----- MATERIAL FOR THE TASK -----

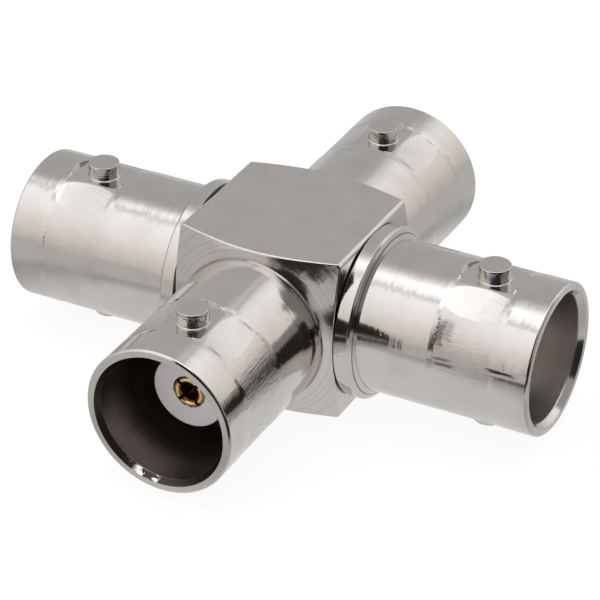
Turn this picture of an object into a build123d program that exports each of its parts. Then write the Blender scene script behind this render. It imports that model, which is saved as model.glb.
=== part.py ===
from build123d import *
import os
from math import radians, tan

# A four-way coaxial cross adapter with four female bayonet ports. A square block is
# turned at its front and back into two ports of its own. Two more ports are turned by
# themselves and pressed into the block's left and right sides. Every port holds an
# insulating tube and a slotted socket contact, and the four contacts meet in a small
# hub in the middle of the block. Millimetres, +Z up, origin where the axes cross.

# Stock: square bar for the block, and round bar of the same size for the side ports
BAR = 11.0
BAR_BEVEL = 0.18

# Turned ends of the block: a cone, a flatter ring inside it, and the barrel's sloped root
FACE = 5.5
CONE_ANGLE = 23.0
RIDGE_STEP = 0.525
RING_ANGLE = 12.0
ROOT_STEP = 0.06
ROOT_LEN = 0.12

# Barrel: depths are measured from its mouth
BARREL_LEN = 11.4
BARREL_D = 9.65
BARREL_WALL = 0.765
BORE_D = BARREL_D - 2 * BARREL_WALL
RIM_BEVEL = 0.12
MOUTH_STEP = 0.27
MOUTH_DEPTH = 0.42
SHOULDER_DEPTH = 8.4

# Collar and spigot of a side port
COLLAR_LEN = 1.05
COLLAR_BEVEL = 0.12
COLLAR_SLOPE = 0.25
SEAM_BEVEL = 0.1
SPIGOT_D = BORE_D + 0.08
SPIGOT_LEN = 1.9

# Bayonet lugs, left standing by a hollow mill that also cleans a band of small flats
LUG_DEPTH = 4.35
LUG_D = 1.95
LUG_SPAN = 11.0
LUG_BEVEL = 0.1
MILL_D = 4.0
POCKET_DEPTH = 0.23
BAND_LEN = 3.7
BAND_DEPTH = 0.035
BAND_FLATS = 48

# Insulating tube, pressed into the port until its nose stands at this depth
TUBE_D = 4.75
TUBE_DEPTH = 3.65
TUBE_END = 4.6

# Socket contact
CONTACT_D = 2.1
CONTACT_PROUD = 0.1
CONTACT_LEN = 6.4
CONTACT_BEVEL = 0.1
PIN_HOLE_D = 1.38
PIN_HOLE_LEN = 5.2
PIN_LEAD = 0.16
SLOT_W = 0.16
SLOT_LEN = 3.6
STEM_D = 1.45
STEM_GAP = 0.9

# Hub that joins the four stems
HUB_W = 3.6
HUB_H = 3.0
HUB_BEVEL = 0.25

# Places along a port's axis, measured from the centre of the block
flat = BAR / 2
collar_end = flat + COLLAR_LEN
block_mouth = FACE + BARREL_LEN
side_mouth = collar_end + BARREL_LEN
spigot_end = flat - SPIGOT_LEN


def turned(*outline):
    """Solid turned about the X axis. The outline's points are (along, diameter)."""
    edges = Polyline(*[(x, 0, d / 2) for x, d in outline], close=True)
    return revolve(make_face(edges.edges()), Axis.X)


def mouth_and_bore(mouth, end):
    """Outline of a barrel from the outer rim, in at the mouth and back to its inner end.
    It is the same in all four ports."""
    shoulder = mouth - SHOULDER_DEPTH
    return [
        (mouth - RIM_BEVEL, BARREL_D),
        (mouth, BARREL_D - 2 * RIM_BEVEL),
        (mouth, BORE_D + 2 * MOUTH_STEP),
        (mouth - MOUTH_DEPTH, BORE_D),
        (shoulder, BORE_D),
        (shoulder, TUBE_D),
        (end, TUBE_D),
    ]


def with_lugs(barrel, mouth):
    """Barrel with its milled band, and two lugs that stand in round pockets."""
    lug_at = mouth - LUG_DEPTH
    band_plane = Plane.YZ.offset(lug_at - BAND_LEN / 2)
    flats = RegularPolygon(
        BARREL_D / 2 - BAND_DEPTH,
        BAND_FLATS,
        major_radius=False,
        rotation=180 / BAND_FLATS,
    )
    barrel -= extrude(band_plane * (Circle(BARREL_D) - flats), BAND_LEN)
    floor = BARREL_D / 2 - POCKET_DEPTH
    tool = Circle(MILL_D / 2) - Circle(LUG_D / 2)
    pocket = extrude(Pos(lug_at, 0, floor) * tool, LUG_SPAN)
    lug_root = floor - BARREL_WALL / 4
    lug = extrude(Pos(lug_at, 0, lug_root) * Circle(LUG_D / 2), LUG_SPAN / 2 - lug_root)
    lug = chamfer(lug.edges().group_by(Axis.Z)[-1], LUG_BEVEL)
    for turn in (0, 180):
        barrel -= pocket.rotate(Axis.X, turn)
        barrel += lug.rotate(Axis.X, turn)
    return barrel


def block_half():
    """Half of the block with one of its own ports, before the side bores."""
    blank_d = 2 * BAR
    ridge_d = BARREL_D + 2 * RIDGE_STEP
    ridge = FACE - (RIDGE_STEP - ROOT_STEP) * tan(radians(RING_ANGLE))
    drop = (blank_d - ridge_d) / 2 * tan(radians(CONE_ANGLE))
    blank = turned(
        (0, blank_d),
        (ridge - drop, blank_d),
        (ridge, ridge_d),
        (FACE, BARREL_D + 2 * ROOT_STEP),
        (FACE + ROOT_LEN, BARREL_D),
        *mouth_and_bore(block_mouth, 0),
    )
    bar = Box(block_mouth, BAR, BAR, align=(Align.MIN, Align.CENTER, Align.CENTER))
    bar = chamfer(bar.edges().filter_by(Axis.X), BAR_BEVEL)
    return with_lugs(blank & bar, block_mouth)


def block():
    """The block and its front and back ports, bored through from side to side."""
    half = block_half()
    body = half.rotate(Axis.Z, -90) + half.rotate(Axis.Z, 90)
    return body - Rot(0, 90, 0) * Cylinder(SPIGOT_D / 2, BAR)


def side_shell():
    """A side port: spigot, collar against the block, and barrel."""
    shell = turned(
        (spigot_end, SPIGOT_D),
        (flat, SPIGOT_D),
        (flat, BAR - 2 * SEAM_BEVEL),
        (flat + SEAM_BEVEL, BAR),
        (collar_end - COLLAR_BEVEL, BAR),
        (collar_end, BAR - 2 * COLLAR_BEVEL),
        (collar_end + COLLAR_SLOPE, BARREL_D),
        *mouth_and_bore(side_mouth, spigot_end),
    )
    return with_lugs(shell, side_mouth)


def contact_shoulder(mouth):
    """Where the contact's step rests inside the insulating tube."""
    return mouth - TUBE_DEPTH + CONTACT_PROUD - CONTACT_LEN


def insulator(mouth):
    """Insulating tube with a stepped bore for the contact."""
    nose = mouth - TUBE_DEPTH
    shoulder = contact_shoulder(mouth)
    return turned(
        (TUBE_END, STEM_D),
        (TUBE_END, TUBE_D),
        (nose, TUBE_D),
        (nose, CONTACT_D),
        (shoulder, CONTACT_D),
        (shoulder, STEM_D),
    )


def contact(mouth):
    """Socket contact: four sprung fingers round the pin hole, and a stem to the hub."""
    tip = mouth - TUBE_DEPTH + CONTACT_PROUD
    shoulder = contact_shoulder(mouth)
    hole_end = tip - PIN_HOLE_LEN
    body = turned(
        (STEM_GAP, 0),
        (STEM_GAP, STEM_D),
        (shoulder, STEM_D),
        (shoulder, CONTACT_D),
        (tip - CONTACT_BEVEL, CONTACT_D),
        (tip, CONTACT_D - 2 * CONTACT_BEVEL),
        (tip, PIN_HOLE_D + 2 * PIN_LEAD),
        (tip - PIN_LEAD, PIN_HOLE_D),
        (hole_end, PIN_HOLE_D),
        (hole_end, 0),
    )
    slot = Pos(tip, 0, 0) * Box(2 * SLOT_LEN, SLOT_W, 2 * CONTACT_D)
    for turn in (45, 135):
        body -= slot.rotate(Axis.X, turn)
    return body


def hub():
    """Small square block, cross-drilled for the four stems."""
    cube = Box(HUB_W, HUB_W, HUB_H)
    cube = chamfer(cube.edges().filter_by(Axis.Z), HUB_BEVEL)
    for across in (Rot(0, 90, 0), Rot(90, 0, 0)):
        cube -= across * Cylinder(STEM_D / 2, HUB_W)
    return cube


nodes = {"body": block(), "centre_hub": hub()}
for name, turn in (("right", 0), ("left", 180)):
    nodes[name + "_shell"] = side_shell().rotate(Axis.Z, turn)
for name, turn, mouth in (
    ("right", 0, side_mouth),
    ("left", 180, side_mouth),
    ("front", -90, block_mouth),
    ("back", 90, block_mouth),
):
    nodes[name + "_insulator"] = insulator(mouth).rotate(Axis.Z, turn)
    nodes[name + "_contact"] = contact(mouth).rotate(Axis.Z, turn)

os.makedirs("parts", exist_ok=True)
for name, shape in nodes.items():
    export_step(shape, "parts/" + name + ".step")
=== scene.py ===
from math import cos, radians, sin

import bmesh
import bpy
import numpy as np
from mathutils import Matrix, Vector


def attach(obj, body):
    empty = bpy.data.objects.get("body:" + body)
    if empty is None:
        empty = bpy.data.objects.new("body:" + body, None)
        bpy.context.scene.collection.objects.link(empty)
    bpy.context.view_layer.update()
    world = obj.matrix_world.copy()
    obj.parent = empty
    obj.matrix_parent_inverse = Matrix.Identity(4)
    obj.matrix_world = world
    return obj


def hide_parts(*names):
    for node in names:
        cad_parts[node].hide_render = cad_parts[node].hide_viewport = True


# Four-way coaxial cross adapter, nickel plated, with four bayonet ports.
# Metres, +Z up, origin where the axes of the ports cross.

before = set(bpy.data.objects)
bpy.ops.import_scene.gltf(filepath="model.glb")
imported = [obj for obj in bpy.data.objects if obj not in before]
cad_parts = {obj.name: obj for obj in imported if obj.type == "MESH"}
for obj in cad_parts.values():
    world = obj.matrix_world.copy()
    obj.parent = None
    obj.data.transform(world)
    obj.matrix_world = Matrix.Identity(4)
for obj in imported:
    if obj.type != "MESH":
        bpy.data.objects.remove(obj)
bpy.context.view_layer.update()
MM = 0.001

# Places along a port's axis, as the frame has them
BLOCK_FLAT = 5.5 * MM
COLLAR_END = 6.55 * MM
BARREL_R = 4.825 * MM
BORE_R = 4.06 * MM
LUG_DEPTH = 4.35 * MM
BAND_HALF = 1.85 * MM
MOUTHS = {
    "right": ((1, 0, 0), 17.95 * MM),
    "left": ((-1, 0, 0), 17.95 * MM),
    "front": ((0, -1, 0), 16.9 * MM),
    "back": ((0, 1, 0), 16.9 * MM),
}


def mouth_along(along_axis):
    """How far from the centre the mouths of the ports along X (0) or Y (1) are."""
    return MOUTHS["front" if along_axis == 1 else "right"][1]


# Node helpers

def place(tree, kind, inputs=None, **settings):
    """Adds a node, sets its own settings, and sets or links its inputs."""
    made = tree.nodes.new(kind)
    for key, value in settings.items():
        setattr(made, key, value)
    for key, value in (inputs or {}).items():
        socket = made.inputs[key]
        if isinstance(value, bpy.types.NodeSocket):
            tree.links.new(value, socket)
        else:
            socket.default_value = value
    return made


def calc(tree, operation, *values, clamp=False):
    """One Math node; gives its output."""
    settings = {"operation": operation, "use_clamp": clamp}
    return place(tree, "ShaderNodeMath", dict(enumerate(values)), **settings).outputs[0]


def ramp_between(tree, value, low, high, to_low=0.0, to_high=1.0, smooth=True):
    """Value carried from to_low at low to to_high at high, smoothly or in a straight line."""
    inputs = {"Value": value, "From Min": low, "From Max": high, "To Min": to_low, "To Max": to_high}
    kind = "SMOOTHSTEP" if smooth else "LINEAR"
    return place(tree, "ShaderNodeMapRange", inputs, interpolation_type=kind).outputs["Result"]


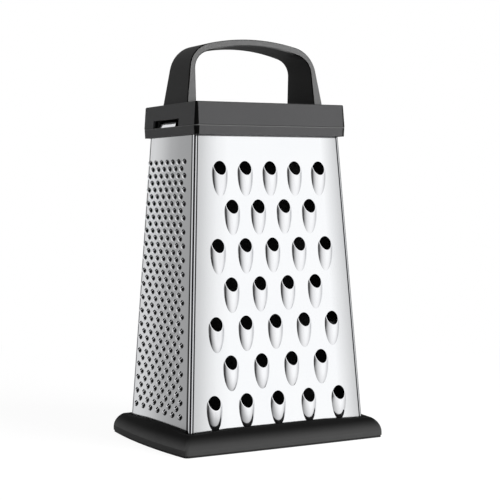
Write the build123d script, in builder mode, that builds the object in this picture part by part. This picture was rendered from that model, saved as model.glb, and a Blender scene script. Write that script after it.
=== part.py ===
from build123d import *
from math import asin, atan2, cos, degrees, radians, sin, sqrt
import os

os.makedirs("parts", exist_ok=True)

# All lengths are millimetres. The coarse front faces -Y and the fine side faces -X.

# The stack, from the table up.
sole_thickness = 1.2
ring_height = 11.0
steel_shown = 162.1
collar_height = 5.2
crown_height = 12.9
bow_rise = 37.6

# Outside of the steel body where it leaves the foot and where it enters the cap.
foot_end_width = 112.3
foot_end_depth = 78.5
cap_end_width = 93.6
cap_end_depth = 58.9

# Steel sheet, thinner where teeth are drawn out of it, and its folded corners in plan.
sheet = 0.5
drawn_wall = 0.25
fold_radius = 1.6
crease_half = 0.4
crease_depth = 0.25
fold_land = 0.4
fold_jog = 0.6
lap_gap = 0.1
flange_reach = 4.5
seam_gap = 0.8

# Room between the steel and the mouldings, and how far a cut runs past what it cuts.
fit_gap = 0.15
overrun = 5.0

# Levels and slopes that follow.
ring_top = sole_thickness + ring_height
cap_level = ring_top + steel_shown
joint_level = cap_level + collar_height
crown_top = joint_level + crown_height
side_slope = (foot_end_width - cap_end_width) / 2 / steel_shown
front_slope = (foot_end_depth - cap_end_depth) / 2 / steel_shown

# The steel runs from the bottom of the foot's slot to just under the cap's deck.
slot_floor = 2.0
deck_thickness = 2.0
rim_gap = 0.4
steel_low = sole_thickness + slot_floor + fit_gap
steel_high = crown_top - deck_thickness - rim_gap
blank_low = steel_low - overrun
blank_high = steel_high + overrun


def half_width(level):
    return foot_end_width / 2 - (level - ring_top) * side_slope


def half_depth(level):
    return foot_end_depth / 2 - (level - ring_top) * front_slope


def up_face(level, slope):
    """Distance from the table up to a level, measured along a leaning face."""
    return level * sqrt(1 + slope**2)


# Planes on the outside of the steel, each with X along the face and Y up it.
front_face = Plane((0, -half_depth(0), 0), x_dir=(1, 0, 0), z_dir=(0, -1, front_slope))
back_face = Plane((0, half_depth(0), 0), x_dir=(-1, 0, 0), z_dir=(0, 1, front_slope))
left_face = Plane((-half_width(0), 0, 0), x_dir=(0, -1, 0), z_dir=(-1, 0, side_slope))
right_face = Plane((half_width(0), 0, 0), x_dir=(0, 1, 0), z_dir=(1, 0, side_slope))


def on_face(face, places):
    return [face.location * Location((u, v, 0)) for u, v in places]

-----

:: INSTRUCTIONS FOR THE TASK ::
What do the lines above say from the one containing "return cube" down to the one containing "for node in"? Return them exactly, both end lines included, and only them.

:: ANSWER ::
    return cube


nodes = {"body": block(), "centre_hub": hub()}
for name, turn in (("right", 0), ("left", 180)):
    nodes[name + "_shell"] = side_shell().rotate(Axis.Z, turn)
for name, turn, mouth in (
    ("right", 0, side_mouth),
    ("left", 180, side_mouth),
    ("front", -90, block_mouth),
    ("back", 90, block_mouth),
):
    nodes[name + "_insulator"] = insulator(mouth).rotate(Axis.Z, turn)
    nodes[name + "_contact"] = contact(mouth).rotate(Axis.Z, turn)

os.makedirs("parts", exist_ok=True)
for name, shape in nodes.items():
    export_step(shape, "parts/" + name + ".step")
=== scene.py ===
from math import cos, radians, sin

import bmesh
import bpy
import numpy as np
from mathutils import Matrix, Vector


def attach(obj, body):
    empty = bpy.data.objects.get("body:" + body)
    if empty is None:
        empty = bpy.data.objects.new("body:" + body, None)
        bpy.context.scene.collection.objects.link(empty)
    bpy.context.view_layer.update()
    world = obj.matrix_world.copy()
    obj.parent = empty
    obj.matrix_parent_inverse = Matrix.Identity(4)
    obj.matrix_world = world
    return obj


def hide_parts(*names):
    for node in names:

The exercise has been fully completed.